Geneviève was an extremely helpful counsellor to me about my own work, something rare and precious in comics. Around the time she was finishing the autobiography of her complicated childhood, Susceptible, I was re-working and collecting my own memoir-ish The End. Our conversations about the complex interplay of one’s life and one’s work helped shape my own book in very concrete ways and continues to inform how I think about autobiographical storytelling.

What else? How do you sum up a person and friendship that has shaped you? She and Phil put on the best music festival I’ve ever been to, The Unknown. I aspire to make drawings half as exquisite, beautiful and strange as Geneviève’s. I want my house to be half as fun to explore. She was thoughtful, kind and direct in conversation, she was opinionated and loyal. When my French publisher decided to keep my book’s title, Big Questions, in English on its French language edition she spent an hour breaking down for me the cultural complexities of the decision. As a Québécoise she didn’t like it, and wanted me to understand why it mattered.

So Geneviève was all these things. And she should have had fifty more years to play out her own particular genius on this planet – as a musician, storyteller, mother, wife, and friend.

Our story took us full circle. The book of mine she and Phil had read together all those years ago was the story of my partner at the time, Cheryl, and her own battle with cancer and death at a ridiculously early age. That’s what our friendship started with. A little over a year ago, shortly after her own diagnosis Geneviève gave me a call. Perhaps in part she wanted to talk to me as a friend, but she also wanted to hear from me as someone who might actually understand what she was facing. I welcomed her questions and was eager to help in whatever way I could in the face of something so monumentally terrifying and unfair. And so I did. But there was a dark subtext to that conversation that we both sensed, I think — Cheryl had died. Geneviève wasn’t planning on going that way. She was determined to fight, however impossible the odds, to move toward health in any way she could figure. After that first conversation I avoided openly comparing her situation to Cheryl’s. She asked different questions. I hoped she would recover, too. I desperately wanted the parallel to end at diagnosis and treatment.

Last week, she got in touch and asked about Cheryl again. There was no avoiding that darkness anymore. Geneviève’s doctors had run out of options. She’d entered hospice. And she wanted to know what I thought. What choices had Cheryl and I made? What would I do differently? She was trying to figure out how she should die.

Earlier that same week, though, she sent me another kind of message: images of a whole mess of exquisite small drawings spilled out in her studio. One, still in progress, was a jewel-like rendition of a mother and daughter scribbling together on paper with markers, radiantly smiling in red stripes. The darkness was there, terrifying, inevitable.
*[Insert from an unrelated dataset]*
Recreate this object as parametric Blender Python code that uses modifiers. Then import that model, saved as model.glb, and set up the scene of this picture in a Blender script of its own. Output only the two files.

And Geneviève was making beautiful, inspiring drawings until the end.




A postscript to the above that I guess would be relevant is to say that the drawing above was part of a children’s book she was working on when she died. It was about a mother who was stuck inside a bubble. It was mostly done, except for several character’s hair and a few other details, and the bubbles. I helped finish the drawings and did the lettering to finish it. That book is also available from D&Q, and it’s lovely and, as you might expect, heartbreaking.

So, yeah. Geneviève is gone. But her work is alive. Thanks to D&Q and Phil Elverum for that.